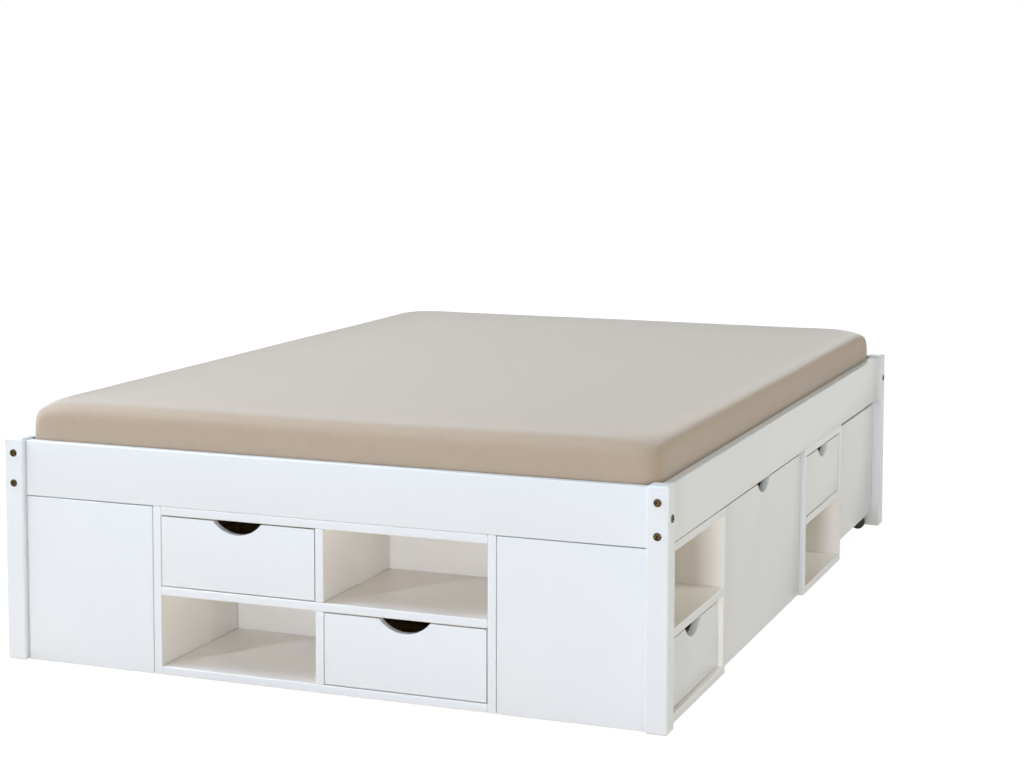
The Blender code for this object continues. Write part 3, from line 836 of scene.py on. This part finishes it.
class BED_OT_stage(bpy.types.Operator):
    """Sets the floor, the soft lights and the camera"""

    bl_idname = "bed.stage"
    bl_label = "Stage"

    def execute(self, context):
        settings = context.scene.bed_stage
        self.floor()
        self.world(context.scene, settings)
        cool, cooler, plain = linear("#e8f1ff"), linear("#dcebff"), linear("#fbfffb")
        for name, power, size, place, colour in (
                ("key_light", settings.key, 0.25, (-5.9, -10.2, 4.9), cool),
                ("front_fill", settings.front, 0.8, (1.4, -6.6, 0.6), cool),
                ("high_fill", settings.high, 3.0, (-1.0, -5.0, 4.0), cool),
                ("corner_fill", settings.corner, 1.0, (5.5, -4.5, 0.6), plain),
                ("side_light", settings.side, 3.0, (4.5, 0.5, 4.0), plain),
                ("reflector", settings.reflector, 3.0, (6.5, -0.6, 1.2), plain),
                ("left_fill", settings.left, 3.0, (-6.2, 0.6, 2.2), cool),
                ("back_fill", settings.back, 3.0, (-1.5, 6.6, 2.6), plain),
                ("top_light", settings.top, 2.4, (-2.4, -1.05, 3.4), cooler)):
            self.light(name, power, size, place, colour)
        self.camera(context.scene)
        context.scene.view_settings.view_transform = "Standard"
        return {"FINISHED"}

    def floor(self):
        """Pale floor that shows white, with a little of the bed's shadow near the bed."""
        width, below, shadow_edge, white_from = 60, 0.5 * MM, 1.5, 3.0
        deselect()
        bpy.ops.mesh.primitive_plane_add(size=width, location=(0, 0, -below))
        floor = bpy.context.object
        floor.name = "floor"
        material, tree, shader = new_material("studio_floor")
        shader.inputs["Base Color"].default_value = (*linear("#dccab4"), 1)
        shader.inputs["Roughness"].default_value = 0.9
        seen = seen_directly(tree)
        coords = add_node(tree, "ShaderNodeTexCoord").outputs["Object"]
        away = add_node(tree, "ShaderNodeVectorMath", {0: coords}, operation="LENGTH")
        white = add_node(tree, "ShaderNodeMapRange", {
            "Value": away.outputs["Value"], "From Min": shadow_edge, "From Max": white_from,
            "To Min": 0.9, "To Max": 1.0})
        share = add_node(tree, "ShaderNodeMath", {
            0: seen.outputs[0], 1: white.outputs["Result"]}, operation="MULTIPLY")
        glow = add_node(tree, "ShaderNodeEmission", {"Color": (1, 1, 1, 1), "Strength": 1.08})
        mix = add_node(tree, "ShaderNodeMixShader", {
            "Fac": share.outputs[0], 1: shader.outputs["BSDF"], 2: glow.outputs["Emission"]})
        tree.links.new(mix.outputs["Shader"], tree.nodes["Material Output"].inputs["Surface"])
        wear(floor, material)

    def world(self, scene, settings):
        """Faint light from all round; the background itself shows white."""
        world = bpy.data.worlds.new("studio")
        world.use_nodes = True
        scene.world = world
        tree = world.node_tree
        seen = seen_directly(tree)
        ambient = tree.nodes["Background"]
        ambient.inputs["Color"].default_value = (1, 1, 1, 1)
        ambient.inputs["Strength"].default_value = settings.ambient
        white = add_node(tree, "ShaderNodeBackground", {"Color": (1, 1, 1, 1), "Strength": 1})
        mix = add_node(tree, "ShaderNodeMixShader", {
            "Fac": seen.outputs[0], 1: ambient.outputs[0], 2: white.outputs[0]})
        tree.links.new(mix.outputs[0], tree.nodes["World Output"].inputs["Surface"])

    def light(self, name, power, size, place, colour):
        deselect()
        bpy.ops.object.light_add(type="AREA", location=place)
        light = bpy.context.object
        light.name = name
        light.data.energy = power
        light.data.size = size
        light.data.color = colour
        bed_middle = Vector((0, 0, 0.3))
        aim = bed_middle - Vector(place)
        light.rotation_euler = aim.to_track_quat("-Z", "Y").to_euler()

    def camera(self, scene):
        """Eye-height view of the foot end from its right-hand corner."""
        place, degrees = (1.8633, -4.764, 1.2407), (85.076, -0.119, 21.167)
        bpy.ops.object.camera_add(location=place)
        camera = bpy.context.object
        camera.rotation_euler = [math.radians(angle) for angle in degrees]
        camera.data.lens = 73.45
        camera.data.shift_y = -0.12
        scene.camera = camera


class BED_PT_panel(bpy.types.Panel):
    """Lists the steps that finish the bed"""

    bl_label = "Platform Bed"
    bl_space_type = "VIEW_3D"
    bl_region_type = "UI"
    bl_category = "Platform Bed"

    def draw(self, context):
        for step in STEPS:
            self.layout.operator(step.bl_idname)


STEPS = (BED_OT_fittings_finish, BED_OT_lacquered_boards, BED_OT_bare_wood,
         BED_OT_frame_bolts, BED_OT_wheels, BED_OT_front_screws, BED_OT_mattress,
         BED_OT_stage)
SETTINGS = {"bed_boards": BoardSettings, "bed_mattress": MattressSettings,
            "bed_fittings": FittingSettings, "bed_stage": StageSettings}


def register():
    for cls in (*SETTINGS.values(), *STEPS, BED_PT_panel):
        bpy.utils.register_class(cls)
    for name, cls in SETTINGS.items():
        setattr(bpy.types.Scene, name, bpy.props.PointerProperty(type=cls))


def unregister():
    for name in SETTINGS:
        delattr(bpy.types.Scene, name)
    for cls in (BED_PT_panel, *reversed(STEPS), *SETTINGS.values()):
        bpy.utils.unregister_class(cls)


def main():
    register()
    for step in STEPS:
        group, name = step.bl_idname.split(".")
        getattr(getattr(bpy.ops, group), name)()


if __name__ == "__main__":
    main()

AIM — Each line of the material above needs to be quoted exactly, please.

TASK SOLUTION —
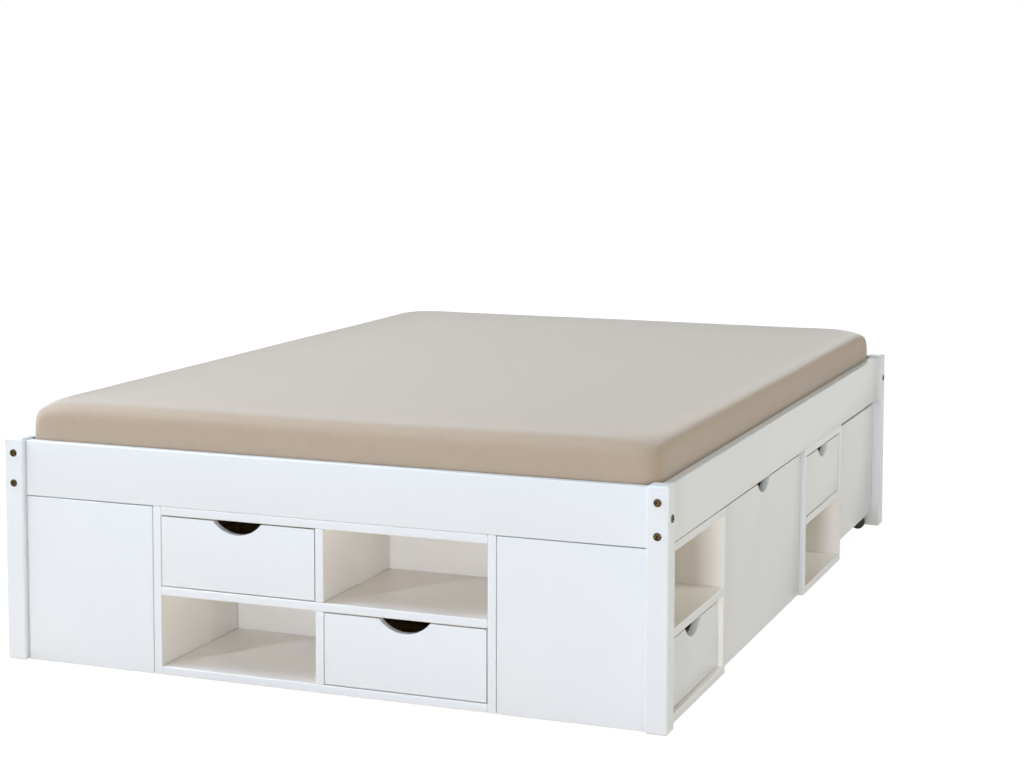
The Blender code for this object continues. Write part 3, from line 836 of scene.py on. This part finishes it.
class BED_OT_stage(bpy.types.Operator):
    """Sets the floor, the soft lights and the camera"""

    bl_idname = "bed.stage"
    bl_label = "Stage"

    def execute(self, context):
        settings = context.scene.bed_stage
        self.floor()
        self.world(context.scene, settings)
        cool, cooler, plain = linear("#e8f1ff"), linear("#dcebff"), linear("#fbfffb")
        for name, power, size, place, colour in (
                ("key_light", settings.key, 0.25, (-5.9, -10.2, 4.9), cool),
                ("front_fill", settings.front, 0.8, (1.4, -6.6, 0.6), cool),
                ("high_fill", settings.high, 3.0, (-1.0, -5.0, 4.0), cool),
                ("corner_fill", settings.corner, 1.0, (5.5, -4.5, 0.6), plain),
                ("side_light", settings.side, 3.0, (4.5, 0.5, 4.0), plain),
                ("reflector", settings.reflector, 3.0, (6.5, -0.6, 1.2), plain),
                ("left_fill", settings.left, 3.0, (-6.2, 0.6, 2.2), cool),
                ("back_fill", settings.back, 3.0, (-1.5, 6.6, 2.6), plain),
                ("top_light", settings.top, 2.4, (-2.4, -1.05, 3.4), cooler)):
            self.light(name, power, size, place, colour)
        self.camera(context.scene)
        context.scene.view_settings.view_transform = "Standard"
        return {"FINISHED"}

    def floor(self):
        """Pale floor that shows white, with a little of the bed's shadow near the bed."""
        width, below, shadow_edge, white_from = 60, 0.5 * MM, 1.5, 3.0
        deselect()
        bpy.ops.mesh.primitive_plane_add(size=width, location=(0, 0, -below))
        floor = bpy.context.object
        floor.name = "floor"
        material, tree, shader = new_material("studio_floor")
        shader.inputs["Base Color"].default_value = (*linear("#dccab4"), 1)
        shader.inputs["Roughness"].default_value = 0.9
        seen = seen_directly(tree)
        coords = add_node(tree, "ShaderNodeTexCoord").outputs["Object"]
        away = add_node(tree, "ShaderNodeVectorMath", {0: coords}, operation="LENGTH")
        white = add_node(tree, "ShaderNodeMapRange", {
            "Value": away.outputs["Value"], "From Min": shadow_edge, "From Max": white_from,
            "To Min": 0.9, "To Max": 1.0})
        share = add_node(tree, "ShaderNodeMath", {
            0: seen.outputs[0], 1: white.outputs["Result"]}, operation="MULTIPLY")
        glow = add_node(tree, "ShaderNodeEmission", {"Color": (1, 1, 1, 1), "Strength": 1.08})
        mix = add_node(tree, "ShaderNodeMixShader", {
            "Fac": share.outputs[0], 1: shader.outputs["BSDF"], 2: glow.outputs["Emission"]})
        tree.links.new(mix.outputs["Shader"], tree.nodes["Material Output"].inputs["Surface"])
        wear(floor, material)

    def world(self, scene, settings):
        """Faint light from all round; the background itself shows white."""
        world = bpy.data.worlds.new("studio")
        world.use_nodes = True
        scene.world = world
        tree = world.node_tree
        seen = seen_directly(tree)
        ambient = tree.nodes["Background"]
        ambient.inputs["Color"].default_value = (1, 1, 1, 1)
        ambient.inputs["Strength"].default_value = settings.ambient
        white = add_node(tree, "ShaderNodeBackground", {"Color": (1, 1, 1, 1), "Strength": 1})
        mix = add_node(tree, "ShaderNodeMixShader", {
            "Fac": seen.outputs[0], 1: ambient.outputs[0], 2: white.outputs[0]})
        tree.links.new(mix.outputs[0], tree.nodes["World Output"].inputs["Surface"])

    def light(self, name, power, size, place, colour):
        deselect()
        bpy.ops.object.light_add(type="AREA", location=place)
        light = bpy.context.object
        light.name = name
        light.data.energy = power
        light.data.size = size
        light.data.color = colour
        bed_middle = Vector((0, 0, 0.3))
        aim = bed_middle - Vector(place)
        light.rotation_euler = aim.to_track_quat("-Z", "Y").to_euler()

    def camera(self, scene):
        """Eye-height view of the foot end from its right-hand corner."""
        place, degrees = (1.8633, -4.764, 1.2407), (85.076, -0.119, 21.167)
        bpy.ops.object.camera_add(location=place)
        camera = bpy.context.object
        camera.rotation_euler = [math.radians(angle) for angle in degrees]
        camera.data.lens = 73.45
        camera.data.shift_y = -0.12
        scene.camera = camera


class BED_PT_panel(bpy.types.Panel):
    """Lists the steps that finish the bed"""

    bl_label = "Platform Bed"
    bl_space_type = "VIEW_3D"
    bl_region_type = "UI"
    bl_category = "Platform Bed"

    def draw(self, context):
        for step in STEPS:
            self.layout.operator(step.bl_idname)


STEPS = (BED_OT_fittings_finish, BED_OT_lacquered_boards, BED_OT_bare_wood,
         BED_OT_frame_bolts, BED_OT_wheels, BED_OT_front_screws, BED_OT_mattress,
         BED_OT_stage)
SETTINGS = {"bed_boards": BoardSettings, "bed_mattress": MattressSettings,
            "bed_fittings": FittingSettings, "bed_stage": StageSettings}


def register():
    for cls in (*SETTINGS.values(), *STEPS, BED_PT_panel):
        bpy.utils.register_class(cls)
    for name, cls in SETTINGS.items():
        setattr(bpy.types.Scene, name, bpy.props.PointerProperty(type=cls))


def unregister():
    for name in SETTINGS:
        delattr(bpy.types.Scene, name)
    for cls in (BED_PT_panel, *reversed(STEPS), *SETTINGS.values()):
        bpy.utils.unregister_class(cls)


def main():
    register()
    for step in STEPS:
        group, name = step.bl_idname.split(".")
        getattr(getattr(bpy.ops, group), name)()


if __name__ == "__main__":
    main()